(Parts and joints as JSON)
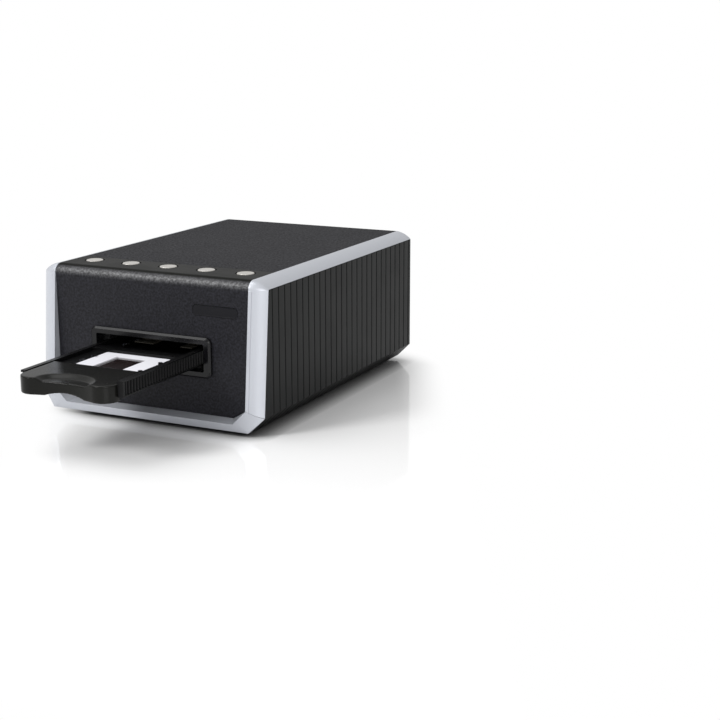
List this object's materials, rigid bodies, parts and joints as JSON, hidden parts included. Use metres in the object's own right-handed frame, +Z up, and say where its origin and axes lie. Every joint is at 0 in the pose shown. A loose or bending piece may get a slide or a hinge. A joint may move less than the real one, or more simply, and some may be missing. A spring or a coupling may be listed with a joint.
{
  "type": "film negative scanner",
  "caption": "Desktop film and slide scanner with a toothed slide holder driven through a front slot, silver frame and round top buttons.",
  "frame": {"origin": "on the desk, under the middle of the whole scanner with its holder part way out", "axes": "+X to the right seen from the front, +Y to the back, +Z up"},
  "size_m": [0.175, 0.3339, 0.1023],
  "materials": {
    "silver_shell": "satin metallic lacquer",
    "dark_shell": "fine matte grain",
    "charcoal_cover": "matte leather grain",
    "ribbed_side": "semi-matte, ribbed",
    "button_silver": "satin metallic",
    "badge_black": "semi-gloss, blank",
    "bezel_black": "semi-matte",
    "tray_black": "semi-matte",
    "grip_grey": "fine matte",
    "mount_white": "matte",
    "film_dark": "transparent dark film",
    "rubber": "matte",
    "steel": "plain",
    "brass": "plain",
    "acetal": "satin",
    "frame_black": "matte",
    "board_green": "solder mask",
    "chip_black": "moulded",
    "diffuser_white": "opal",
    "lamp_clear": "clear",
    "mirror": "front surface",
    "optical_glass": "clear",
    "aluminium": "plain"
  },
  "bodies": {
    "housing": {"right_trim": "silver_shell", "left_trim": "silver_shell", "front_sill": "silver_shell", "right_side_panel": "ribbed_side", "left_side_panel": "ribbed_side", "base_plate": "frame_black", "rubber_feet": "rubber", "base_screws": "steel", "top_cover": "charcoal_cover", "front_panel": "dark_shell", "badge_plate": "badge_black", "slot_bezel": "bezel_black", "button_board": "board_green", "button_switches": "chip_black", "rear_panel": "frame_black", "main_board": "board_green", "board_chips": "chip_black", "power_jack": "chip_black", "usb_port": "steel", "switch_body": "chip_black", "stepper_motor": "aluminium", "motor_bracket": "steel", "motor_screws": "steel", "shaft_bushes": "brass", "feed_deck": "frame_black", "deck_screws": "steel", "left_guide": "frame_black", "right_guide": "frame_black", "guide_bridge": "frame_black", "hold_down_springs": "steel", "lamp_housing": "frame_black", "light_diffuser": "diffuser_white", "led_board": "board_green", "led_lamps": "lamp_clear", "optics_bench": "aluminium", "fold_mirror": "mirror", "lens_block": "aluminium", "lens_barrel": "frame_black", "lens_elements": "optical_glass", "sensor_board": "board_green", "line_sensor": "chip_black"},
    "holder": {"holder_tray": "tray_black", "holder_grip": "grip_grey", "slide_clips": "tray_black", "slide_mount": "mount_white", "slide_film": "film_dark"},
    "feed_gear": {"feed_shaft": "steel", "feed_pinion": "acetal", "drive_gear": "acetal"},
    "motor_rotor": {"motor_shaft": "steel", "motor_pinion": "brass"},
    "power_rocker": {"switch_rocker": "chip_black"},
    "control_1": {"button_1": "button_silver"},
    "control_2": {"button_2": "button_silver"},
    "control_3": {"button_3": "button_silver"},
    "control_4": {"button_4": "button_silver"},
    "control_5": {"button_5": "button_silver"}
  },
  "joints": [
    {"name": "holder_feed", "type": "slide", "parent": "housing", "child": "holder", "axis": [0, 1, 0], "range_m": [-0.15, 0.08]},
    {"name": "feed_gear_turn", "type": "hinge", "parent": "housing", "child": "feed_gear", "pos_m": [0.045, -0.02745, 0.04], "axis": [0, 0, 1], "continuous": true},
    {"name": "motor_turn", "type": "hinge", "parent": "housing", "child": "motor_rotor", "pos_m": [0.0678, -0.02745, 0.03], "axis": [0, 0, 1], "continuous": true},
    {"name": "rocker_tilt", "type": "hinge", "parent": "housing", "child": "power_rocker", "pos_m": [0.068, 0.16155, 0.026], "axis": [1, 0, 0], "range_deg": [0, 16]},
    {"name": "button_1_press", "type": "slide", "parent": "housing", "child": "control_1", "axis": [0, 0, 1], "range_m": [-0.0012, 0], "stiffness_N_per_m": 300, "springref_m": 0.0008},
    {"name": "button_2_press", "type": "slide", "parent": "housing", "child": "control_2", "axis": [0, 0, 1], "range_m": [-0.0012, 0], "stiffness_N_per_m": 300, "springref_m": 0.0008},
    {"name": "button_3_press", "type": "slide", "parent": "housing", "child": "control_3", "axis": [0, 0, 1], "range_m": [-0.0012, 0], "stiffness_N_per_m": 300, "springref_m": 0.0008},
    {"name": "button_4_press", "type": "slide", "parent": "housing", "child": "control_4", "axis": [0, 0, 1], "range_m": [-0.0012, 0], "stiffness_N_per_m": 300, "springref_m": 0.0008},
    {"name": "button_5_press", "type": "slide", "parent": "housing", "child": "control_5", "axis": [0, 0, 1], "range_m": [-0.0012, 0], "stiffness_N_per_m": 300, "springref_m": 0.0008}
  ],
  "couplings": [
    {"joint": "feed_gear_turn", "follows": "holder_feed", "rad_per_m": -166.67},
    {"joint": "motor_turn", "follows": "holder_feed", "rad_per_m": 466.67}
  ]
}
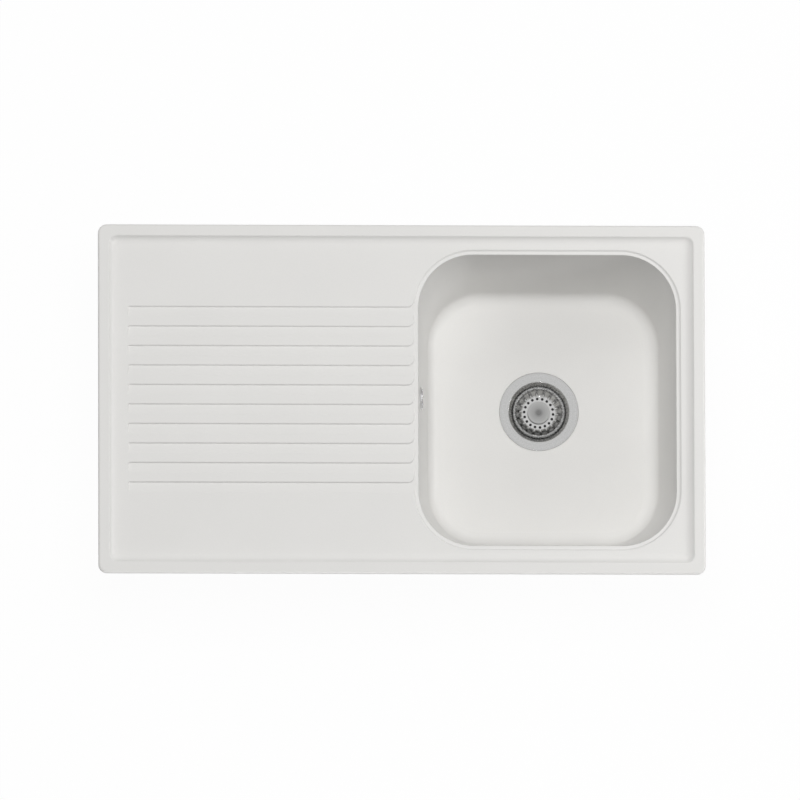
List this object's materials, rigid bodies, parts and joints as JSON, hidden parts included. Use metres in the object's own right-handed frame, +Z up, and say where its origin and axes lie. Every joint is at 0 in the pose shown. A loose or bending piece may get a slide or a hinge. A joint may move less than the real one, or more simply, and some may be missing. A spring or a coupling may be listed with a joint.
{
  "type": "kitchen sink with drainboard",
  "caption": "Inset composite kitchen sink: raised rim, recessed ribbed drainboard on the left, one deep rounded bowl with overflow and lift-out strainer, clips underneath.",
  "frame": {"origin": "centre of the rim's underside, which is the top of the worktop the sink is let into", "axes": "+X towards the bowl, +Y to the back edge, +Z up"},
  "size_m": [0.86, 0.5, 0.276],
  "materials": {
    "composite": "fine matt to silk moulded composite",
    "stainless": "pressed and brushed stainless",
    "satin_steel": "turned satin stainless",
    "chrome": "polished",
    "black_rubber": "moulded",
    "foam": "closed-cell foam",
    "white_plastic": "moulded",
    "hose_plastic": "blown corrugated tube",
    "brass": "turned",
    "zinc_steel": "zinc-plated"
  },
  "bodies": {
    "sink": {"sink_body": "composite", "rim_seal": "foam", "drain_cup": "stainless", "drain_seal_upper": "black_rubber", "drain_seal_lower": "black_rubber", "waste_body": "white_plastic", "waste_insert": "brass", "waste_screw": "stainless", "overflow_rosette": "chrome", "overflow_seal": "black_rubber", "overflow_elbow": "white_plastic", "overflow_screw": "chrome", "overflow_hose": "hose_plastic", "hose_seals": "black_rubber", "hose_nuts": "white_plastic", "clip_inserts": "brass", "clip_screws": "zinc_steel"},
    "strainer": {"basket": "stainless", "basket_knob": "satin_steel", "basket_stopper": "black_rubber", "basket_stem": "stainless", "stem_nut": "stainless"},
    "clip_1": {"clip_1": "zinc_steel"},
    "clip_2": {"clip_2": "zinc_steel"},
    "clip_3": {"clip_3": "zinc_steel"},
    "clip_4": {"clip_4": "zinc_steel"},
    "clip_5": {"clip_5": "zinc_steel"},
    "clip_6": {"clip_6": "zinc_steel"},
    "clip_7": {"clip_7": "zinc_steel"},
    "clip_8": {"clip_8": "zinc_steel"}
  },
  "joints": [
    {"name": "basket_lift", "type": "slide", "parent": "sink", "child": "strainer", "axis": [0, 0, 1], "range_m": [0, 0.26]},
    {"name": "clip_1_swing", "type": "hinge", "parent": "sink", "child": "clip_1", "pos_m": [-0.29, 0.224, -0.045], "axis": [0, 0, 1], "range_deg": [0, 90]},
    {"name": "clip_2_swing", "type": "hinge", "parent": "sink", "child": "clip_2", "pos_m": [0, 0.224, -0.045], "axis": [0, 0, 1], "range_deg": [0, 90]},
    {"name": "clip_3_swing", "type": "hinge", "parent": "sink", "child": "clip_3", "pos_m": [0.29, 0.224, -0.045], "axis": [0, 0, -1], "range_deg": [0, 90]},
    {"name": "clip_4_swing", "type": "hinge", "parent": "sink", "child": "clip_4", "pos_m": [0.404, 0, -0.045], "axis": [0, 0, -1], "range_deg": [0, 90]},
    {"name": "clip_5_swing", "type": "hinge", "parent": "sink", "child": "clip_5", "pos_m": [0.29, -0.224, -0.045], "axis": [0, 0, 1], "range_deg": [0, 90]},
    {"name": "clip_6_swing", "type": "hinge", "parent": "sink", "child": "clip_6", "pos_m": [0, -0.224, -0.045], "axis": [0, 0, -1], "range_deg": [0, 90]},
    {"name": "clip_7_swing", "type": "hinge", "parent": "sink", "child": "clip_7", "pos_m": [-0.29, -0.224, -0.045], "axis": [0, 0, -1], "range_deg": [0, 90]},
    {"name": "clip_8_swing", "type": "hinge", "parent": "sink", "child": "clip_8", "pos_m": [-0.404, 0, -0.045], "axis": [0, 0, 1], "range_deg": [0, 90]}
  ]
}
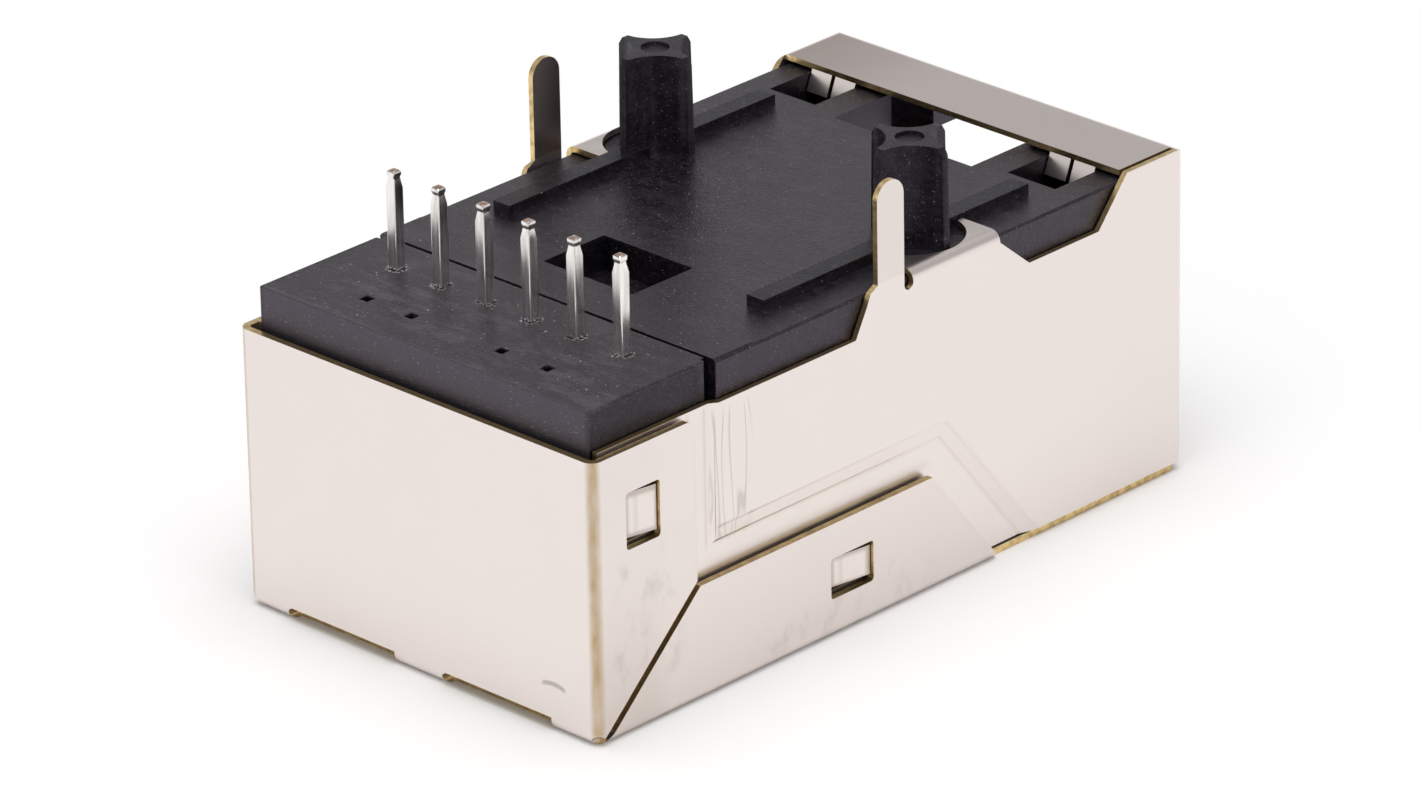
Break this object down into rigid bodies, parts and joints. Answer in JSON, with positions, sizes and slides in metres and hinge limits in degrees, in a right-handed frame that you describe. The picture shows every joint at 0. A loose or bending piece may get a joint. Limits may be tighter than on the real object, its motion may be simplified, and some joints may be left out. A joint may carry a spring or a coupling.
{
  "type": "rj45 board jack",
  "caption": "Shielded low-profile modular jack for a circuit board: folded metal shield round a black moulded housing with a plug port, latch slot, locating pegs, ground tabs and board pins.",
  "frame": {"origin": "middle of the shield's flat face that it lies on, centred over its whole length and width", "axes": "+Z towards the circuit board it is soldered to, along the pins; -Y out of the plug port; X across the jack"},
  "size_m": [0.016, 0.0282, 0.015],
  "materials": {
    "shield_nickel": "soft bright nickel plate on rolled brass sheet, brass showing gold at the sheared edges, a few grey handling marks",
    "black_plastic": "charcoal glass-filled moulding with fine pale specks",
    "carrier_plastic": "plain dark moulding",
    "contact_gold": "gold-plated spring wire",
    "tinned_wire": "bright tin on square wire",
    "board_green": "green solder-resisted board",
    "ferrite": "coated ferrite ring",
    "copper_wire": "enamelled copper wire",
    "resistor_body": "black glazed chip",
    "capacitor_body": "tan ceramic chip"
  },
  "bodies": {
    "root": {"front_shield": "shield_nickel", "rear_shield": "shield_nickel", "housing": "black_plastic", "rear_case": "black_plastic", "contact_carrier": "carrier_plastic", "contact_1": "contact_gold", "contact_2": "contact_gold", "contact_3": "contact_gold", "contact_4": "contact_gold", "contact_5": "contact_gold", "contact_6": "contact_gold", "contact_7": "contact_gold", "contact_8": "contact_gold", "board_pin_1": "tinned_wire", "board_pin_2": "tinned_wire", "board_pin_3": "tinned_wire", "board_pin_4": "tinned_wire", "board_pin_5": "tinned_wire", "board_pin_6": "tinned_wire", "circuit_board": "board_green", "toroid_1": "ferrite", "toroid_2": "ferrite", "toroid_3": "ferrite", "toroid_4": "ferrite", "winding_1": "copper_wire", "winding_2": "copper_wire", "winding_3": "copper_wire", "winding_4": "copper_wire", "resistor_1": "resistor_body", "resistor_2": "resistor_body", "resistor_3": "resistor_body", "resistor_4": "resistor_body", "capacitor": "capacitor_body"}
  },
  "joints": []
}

• Set problem: Find the word "into" in the records and pull out each line that has it.

• Result of the exercise:
  "frame": {"origin": "centre of the rim's underside, which is the top of the worktop the sink is let into", "axes": "+X towards the bowl, +Y to the back edge, +Z up"},
Break this object down into rigid bodies, parts and joints. Answer in JSON, with positions, sizes and slides in metres and hinge limits in degrees, in a right-handed frame that you describe. The picture shows every joint at 0. A loose or bending piece may get a joint. Limits may be tighter than on the real object, its motion may be simplified, and some joints may be left out. A joint may carry a spring or a coupling.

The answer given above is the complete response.